Thereafter, a series of discussions took place within Rich, to determine whether and/or how to proceed with enforcement of the Mexican Patent. During this time, Rich also attempted [*4]to identify a substitute Mexican law firm to pursue any such enforcement proceedings, because Uhthoff had a conflict with respect to one of Rich's competitors. Ultimately, Rich retained the firm of Calderon y De La Cierra ("Calderon"), which commenced four (4) separate enforcement proceedings on behalf of Rich in Mexico. Kenyon did not prosecute, nor was it named as counsel or co-counsel in these actions.Indeed, Calderon communicated directly with Rich and/or Rich's Mexican joint venture company regarding these proceedings.

In late 2007 (six (6) years after the Mexican Patent was issued), an entity named Lactoproductos La Loma ("Lactoproductos") commenced a "cancellation proceeding", in Mexico, in which it challenged the Mexican Patent on the basis that, inter alia, the Mexican Patent Application was filed after the Deadline.

Calderon represented Rich in the Lactoproductos cancellation proceedings.

On or about September 8, 2008, the Mexican Patent Office issued a decision cancelling the Mexican Patent, (in part) because the Mexican Patent Application was filed after the Deadline. Calderon (on behalf of Rich) appealed the decision to two different Mexican Courts. On June 23, 2009, the Mexican Patent Office determination was upheld. The court held that the Mexican Patent Office's practice of accepting applications in the 31st month (as was done in 1999 with the Mexican Patent Application) was "contrary to current Patent Law in Mexico . . ." [emphasis added].

The Mexican Patent Office's determination, without explanation, overturned an acknowledged and accepted practice for many years in Mexico, that had the force and effect of law. As Calderon noted:. . . the Mexican Patent Office actually ADOPTED the term of 31 months and applied same during more than 13 years. General principles of law in Mexico dictate that habits, customs or repetitive conducts exercise by the authorities are sources of law and actually become law, whenever these are not contrary to existing legal provisions. In the particular case, the fact that the Mexican Patent Office consistently accepted, tried and granted Applications filed with the 31st month, falls within the principle noted above and results in that the legally valid term to enter National Phase Applications in Mexico was legally extended to 31 months . . . . (Emphasis in original).
As a result of the Mexico Patent Office's determination, the Invention lacks patent protection in Mexico."

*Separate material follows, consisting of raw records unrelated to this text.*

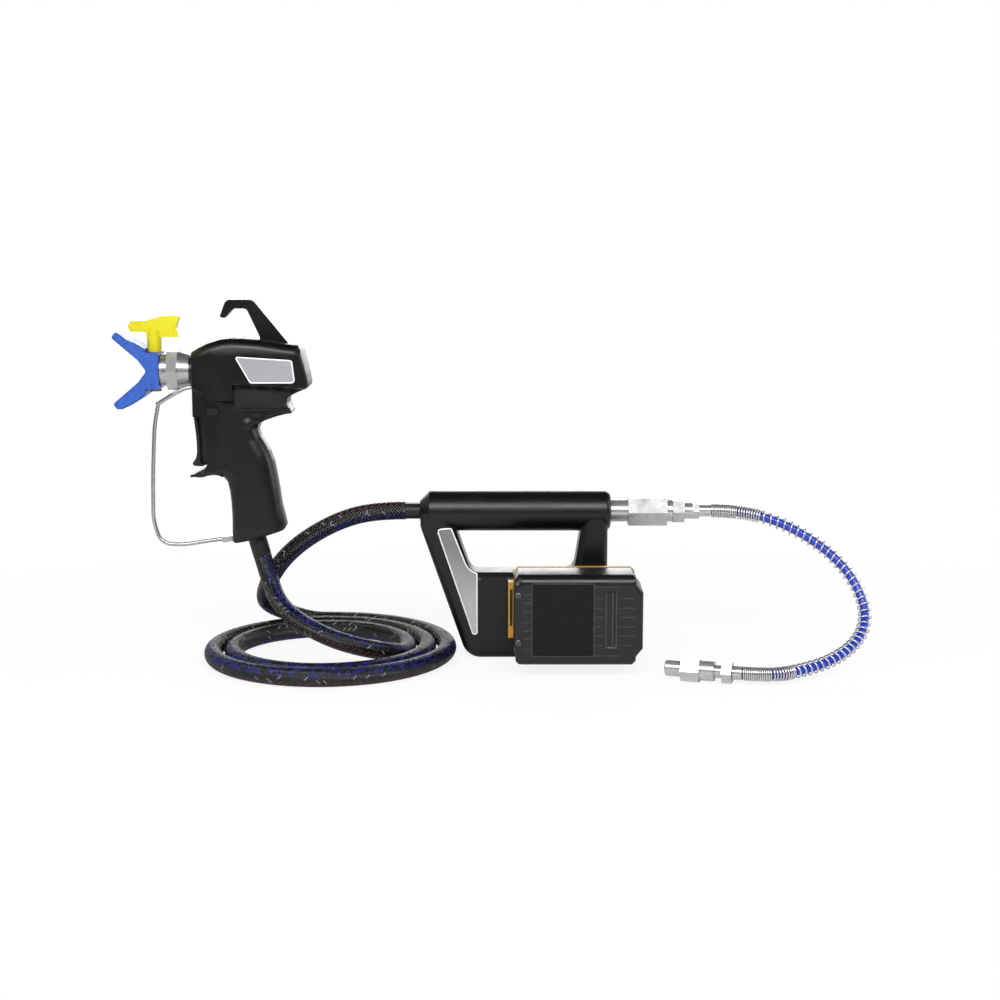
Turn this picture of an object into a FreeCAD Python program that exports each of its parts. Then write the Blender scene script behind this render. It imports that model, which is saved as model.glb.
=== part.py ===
import FreeCAD, Part
import math
import os
import Sketcher
from FreeCAD import Placement, Rotation, Vector

# Battery airless paint sprayer: a spray gun on a braided hose, a D-handle with a
# sliding battery, an in-line filter and a spring-guarded whip hose with a swivel inlet.
# Millimetres. X runs along the handle tube, away from the gun. Y points away from the
# battery. Z is up. The origin is the middle of the face that the handle stands on.

doc = FreeCAD.newDocument("PaintSprayer")
sheet = doc.addObject("Spreadsheet::Sheet", "Sizes")

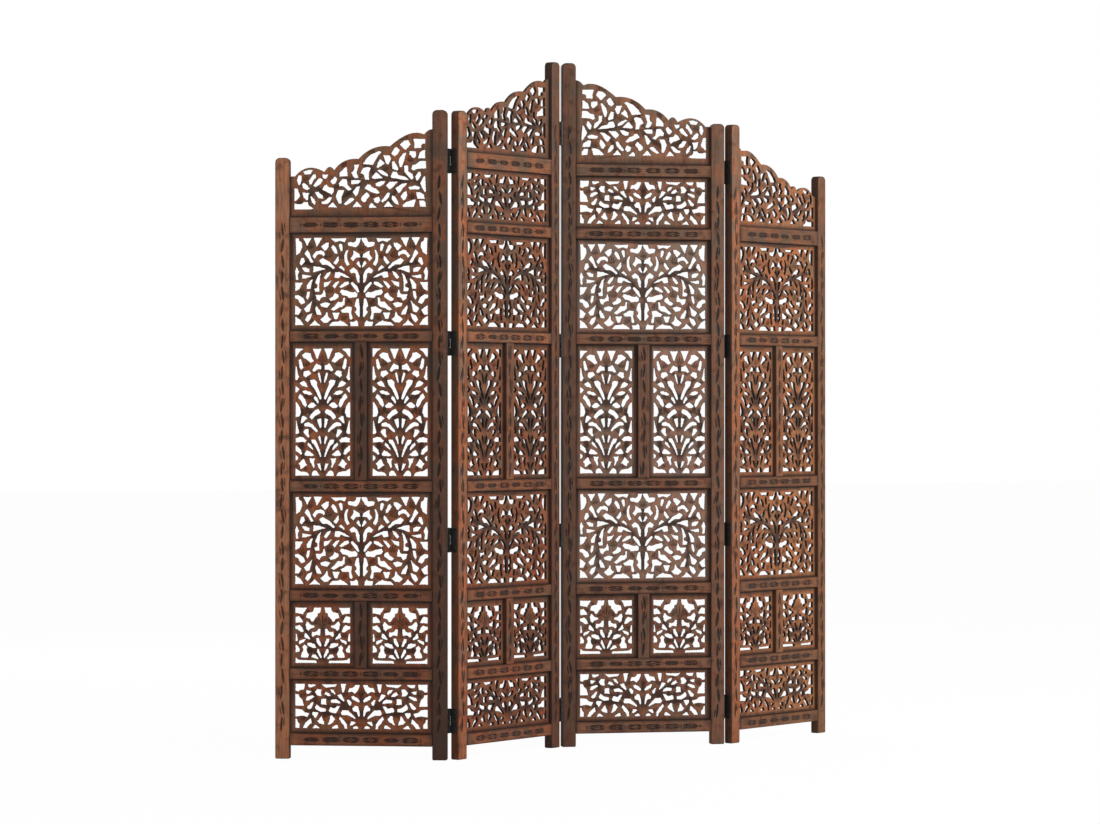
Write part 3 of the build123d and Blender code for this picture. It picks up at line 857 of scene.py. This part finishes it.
# ---- Column boards ----
# The tall pair in the middle of each leaf: a straight stalk with tiers of bending leaves, and a slim stalk
# on each side.
column_openings = [
    [(4, 327), (26, 327), (21, 316), (16, 302), (13, 303), (9, 316)],
    [(50, 327), (71, 327), (71, 307), (68, 309), (60, 321)],
    [(32, 315), (44, 317), (54, 310), (50, 304), (42, 301), (31, 292), (24, 295), (30, 305)],
    [(58, 302), (63, 298), (61, 282), (56, 274), (51, 278), (55, 292)],
    [(17, 289), (21, 283), (27, 272), (22, 269), (15, 275), (5, 275), (5, 283), (12, 285)],
    [(31, 264), (36, 270), (49, 268), (50, 258), (44, 253), (36, 260)],
    [(71, 283), (68, 279), (66, 265), (62, 255), (66, 248), (71, 248)],
    [(9, 265), (13, 263), (9, 248), (6, 239), (4, 242), (6, 255)],
    [(22, 247), (33, 245), (30, 235), (21, 224), (14, 210), (7, 197), (4, 199), (8, 214), (16, 232),
     (16, 242)],
    [(50, 244), (60, 239), (53, 232), (38, 228), (43, 237)],
    [(27, 210), (34, 216), (44, 219), (53, 217), (48, 212), (37, 209)],
    [(71, 233), (67, 227), (62, 223), (67, 217), (71, 215)],
    [(59, 211), (64, 202), (56, 194), (51, 183), (46, 177), (42, 183), (46, 196), (53, 205)],
    [(20, 205), (23, 199), (13, 186), (11, 190), (15, 201)],
    [(17, 181), (23, 187), (30, 188), (39, 180), (36, 176), (24, 176)],
    [(71, 189), (67, 187), (61, 177), (58, 163), (62, 153), (71, 151)],
    [(11, 171), (6, 164), (10, 160), (22, 153), (29, 145), (34, 150), (30, 158), (21, 167)],
    [(5, 147), (14, 144), (11, 134), (7, 123), (4, 126)],
    [(41, 147), (50, 153), (54, 152), (57, 136), (53, 137), (47, 143)],
    [(71, 143), (69, 140), (62, 112), (65, 109), (71, 109)],
    [(14, 113), (15, 118), (27, 132), (37, 137), (47, 134), (48, 129), (36, 128), (26, 121), (18, 114)],
    [(38, 119), (46, 118), (50, 113), (43, 104), (38, 99), (35, 102), (38, 112)],
    [(8, 106), (12, 98), (6, 80), (4, 85), (6, 98)],
    [(19, 91), (30, 91), (28, 85), (21, 79), (13, 64), (7, 49), (4, 50), (8, 66), (14, 81)],
    [(38, 86), (40, 80), (32, 72), (26, 65), (26, 70), (31, 79)],
    [(23, 53), (33, 61), (41, 65), (47, 56), (46, 52), (32, 51)],
    [(43, 91), (50, 97), (60, 99), (66, 96), (71, 95), (71, 86), (64, 87), (57, 88), (47, 86)],
    [(71, 77), (67, 75), (57, 66), (54, 57), (59, 55), (65, 61), (71, 65)],
    [(71, 53), (65, 47), (66, 42), (71, 37)],
    [(50, 42), (57, 36), (63, 31), (58, 26), (58, 17), (50, 22), (41, 27), (46, 33)],
    [(20, 43), (35, 44), (33, 35), (27, 26), (25, 19), (22, 23), (24, 34)],
    [(7, 31), (15, 30), (11, 21), (6, 13), (4, 16)],
    [(8, 0), (28, 0), (27, 8), (22, 12), (17, 11), (13, 6)],
    [(36, 0), (71, 0), (71, 18), (66, 14), (60, 10), (50, 9), (40, 6)],
]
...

In the Columbian instance:

"Rich has established, as a matter of law, that Kenyon failed to timely submit the correct documents to Goytia in connection with filing the Columbian Patent Application. Kenyon has failed to raise an issue of material fact requiring a trial regarding this cause of action. Failure to correctly perform these services constitutes malpractice as a matter of law (see, eg., Deb-Jo Const. Inc. v. Westphal, 210 AD2d 951 [4th Dept 1994]; Lory v. Parsoff, 296 AD2d 535, 536 [2nd Dept 2002]).

While Kenyon timely retained Goytia on March 18, 1998, its "instructions" to Goytia were incomplete - indicating that the necessary Power of Attorney, Assignment and Priority Document would "follow". While Goytia filed the Columbian Patent Application by the March 19, 1998 deadline, it specifically advised Kenyon that the notarized and authenticated Power of Attorney and Assignment were due by April 30, 1998. Despite these clear instructions, Kenyon failed to prepare and deliver the required documents to Goytia by the deadline.

Equally relevant here, Goytia requested these documents no less than three (3) more times, and even obtained a filing extension to accommodate Kenyon's failure to provide them. Kenyon finally provided Goytia with additional, but still incorrect documentation days prior to the extended deadline, as well as a faxed copy of the Power of Attorney (that was not authenticated), after the deadline had passed. The faxed copy of the Power of Attorney was insufficient, as the Columbian PTO required an authenticated original.

Three years later, Goytia was still waiting for the authenticated Power of Attorney. In the end, the required documents were filed in December 2001 - more than three (3) years after the extended deadline. Ultimately, the Columbian PTO declared the Columbian Patent Application invalid, because incorrect documents were filed by the extended deadline.

As such, Rich is entitled to summary judgment on its Third Cause of Action on the issue of liability."